__YOUR GOAL__
Copy every line of the listing exactly.

__DATA__
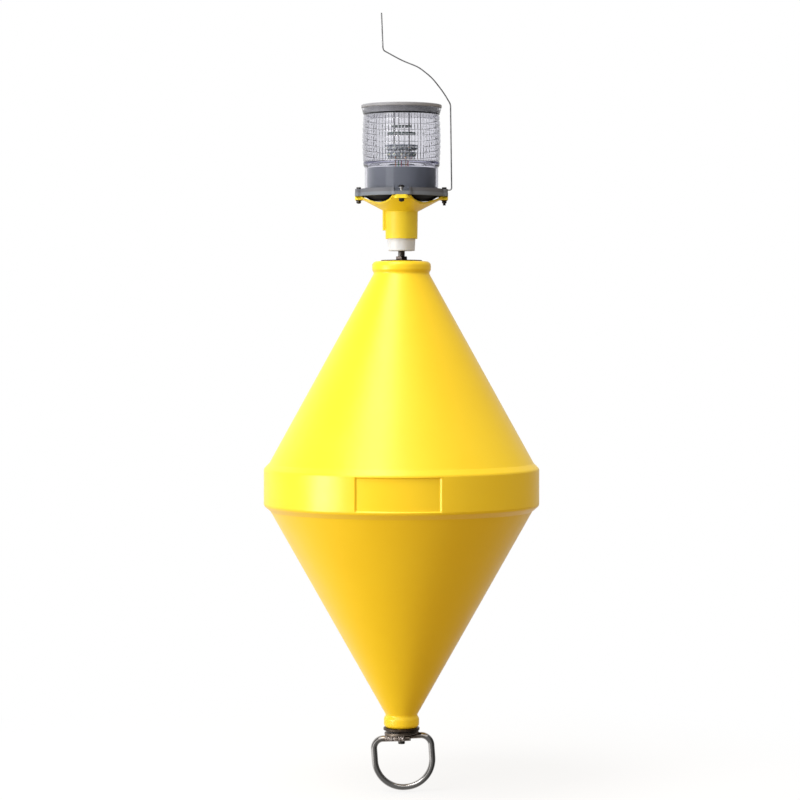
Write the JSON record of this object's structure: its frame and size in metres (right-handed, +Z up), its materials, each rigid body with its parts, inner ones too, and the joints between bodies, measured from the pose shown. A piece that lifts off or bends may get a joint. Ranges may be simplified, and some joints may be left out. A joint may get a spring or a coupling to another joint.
{
  "type": "navigation buoy",
  "caption": "Yellow double-cone navigation buoy with a belly band, drum-lens lantern on an arm bracket, bird wire and welded mooring ring.",
  "frame": {"origin": "on the axis at the middle of the belly band, which is the waterline", "axes": "+Z up along the rod, -Y towards the front with the recessed panel, +X to the right with the bird wire"},
  "size_m": [0.6, 0.5998, 1.6947],
  "materials": {
    "float_yellow": "rotomoulded polyethylene, satin with a fine moulded grain",
    "bracket_yellow": "injection-moulded, satin",
    "rod_steel": "plain threaded steel, dull zinc",
    "plate_steel": "heat-tinted round the welds",
    "ring_steel": "drawn bar, ground ends",
    "wire_steel": "drawn wire",
    "post_steel": "plain",
    "dark_washer": "dark, matt",
    "white_nylon": "turned, satin",
    "base_grey": "moulded, satin",
    "base_dark": "moulded, satin",
    "lid_dark": "moulded, satin",
    "clear_lens": "clear moulded acrylic, polished",
    "bolt_black": "blackened",
    "led_board": "board with moulded emitters",
    "thin_board": "bare board",
    "wire_orange": "insulation",
    "wire_green": "insulation",
    "wire_red": "insulation",
    "wire_yellow": "insulation"
  },
  "bodies": {
    "root": {"hull": "float_yellow", "through_rod": "rod_steel", "top_washer": "dark_washer", "top_nut": "rod_steel", "lower_washer": "dark_washer", "ring_plate": "plate_steel", "mooring_ring": "ring_steel", "rod_bushing": "white_nylon", "lantern_bracket": "bracket_yellow", "base_plate": "base_dark", "lantern_base": "base_grey", "lens_drum": "clear_lens", "cap_disc": "lid_dark", "cap_skirt": "lid_dark", "cover_screw": "bolt_black", "lower_led_board": "led_board", "upper_led_board": "led_board", "driver_board": "thin_board", "cap_board": "thin_board", "bird_wire": "wire_steel", "lantern_bolt_1": "bolt_black", "lantern_nut_1": "bolt_black", "board_post_1": "post_steel", "lantern_bolt_2": "bolt_black", "lantern_nut_2": "bolt_black", "board_post_2": "post_steel", "lantern_bolt_3": "bolt_black", "lantern_nut_3": "bolt_black", "board_post_3": "post_steel", "lantern_bolt_4": "bolt_black", "lantern_nut_4": "bolt_black", "board_post_4": "post_steel", "supply_wire_1": "wire_orange", "supply_wire_2": "wire_green", "supply_wire_3": "wire_red", "supply_wire_4": "wire_yellow", "supply_wire_5": "wire_red"}
  },
  "joints": []
}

__OUTPUT FOR THIS TASK__
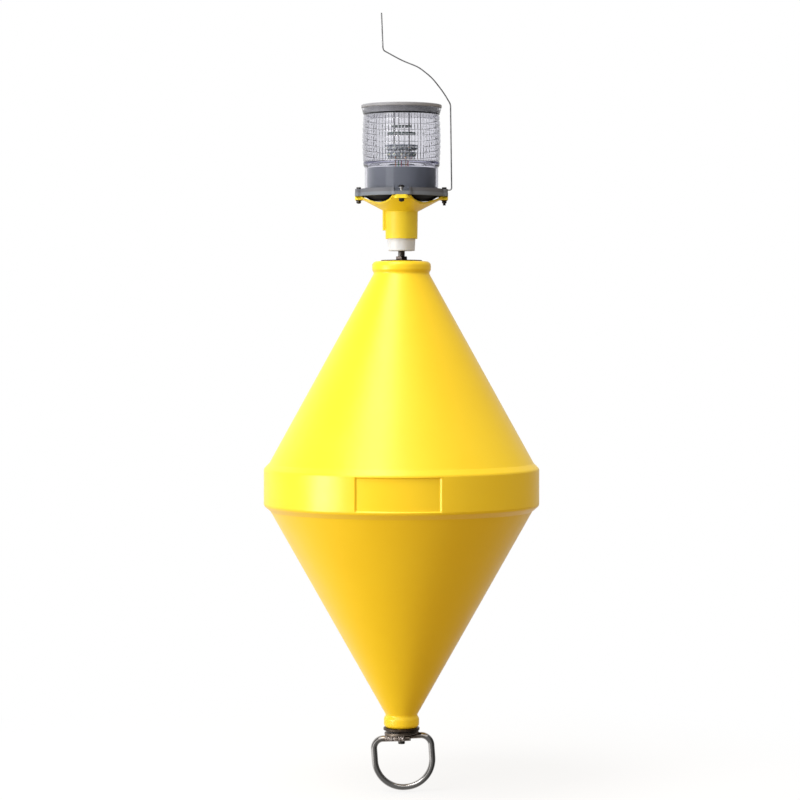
Write the JSON record of this object's structure: its frame and size in metres (right-handed, +Z up), its materials, each rigid body with its parts, inner ones too, and the joints between bodies, measured from the pose shown. A piece that lifts off or bends may get a joint. Ranges may be simplified, and some joints may be left out. A joint may get a spring or a coupling to another joint.
{
  "type": "navigation buoy",
  "caption": "Yellow double-cone navigation buoy with a belly band, drum-lens lantern on an arm bracket, bird wire and welded mooring ring.",
  "frame": {"origin": "on the axis at the middle of the belly band, which is the waterline", "axes": "+Z up along the rod, -Y towards the front with the recessed panel, +X to the right with the bird wire"},
  "size_m": [0.6, 0.5998, 1.6947],
  "materials": {
    "float_yellow": "rotomoulded polyethylene, satin with a fine moulded grain",
    "bracket_yellow": "injection-moulded, satin",
    "rod_steel": "plain threaded steel, dull zinc",
    "plate_steel": "heat-tinted round the welds",
    "ring_steel": "drawn bar, ground ends",
    "wire_steel": "drawn wire",
    "post_steel": "plain",
    "dark_washer": "dark, matt",
    "white_nylon": "turned, satin",
    "base_grey": "moulded, satin",
    "base_dark": "moulded, satin",
    "lid_dark": "moulded, satin",
    "clear_lens": "clear moulded acrylic, polished",
    "bolt_black": "blackened",
    "led_board": "board with moulded emitters",
    "thin_board": "bare board",
    "wire_orange": "insulation",
    "wire_green": "insulation",
    "wire_red": "insulation",
    "wire_yellow": "insulation"
  },
  "bodies": {
    "root": {"hull": "float_yellow", "through_rod": "rod_steel", "top_washer": "dark_washer", "top_nut": "rod_steel", "lower_washer": "dark_washer", "ring_plate": "plate_steel", "mooring_ring": "ring_steel", "rod_bushing": "white_nylon", "lantern_bracket": "bracket_yellow", "base_plate": "base_dark", "lantern_base": "base_grey", "lens_drum": "clear_lens", "cap_disc": "lid_dark", "cap_skirt": "lid_dark", "cover_screw": "bolt_black", "lower_led_board": "led_board", "upper_led_board": "led_board", "driver_board": "thin_board", "cap_board": "thin_board", "bird_wire": "wire_steel", "lantern_bolt_1": "bolt_black", "lantern_nut_1": "bolt_black", "board_post_1": "post_steel", "lantern_bolt_2": "bolt_black", "lantern_nut_2": "bolt_black", "board_post_2": "post_steel", "lantern_bolt_3": "bolt_black", "lantern_nut_3": "bolt_black", "board_post_3": "post_steel", "lantern_bolt_4": "bolt_black", "lantern_nut_4": "bolt_black", "board_post_4": "post_steel", "supply_wire_1": "wire_orange", "supply_wire_2": "wire_green", "supply_wire_3": "wire_red", "supply_wire_4": "wire_yellow", "supply_wire_5": "wire_red"}
  },
  "joints": []
}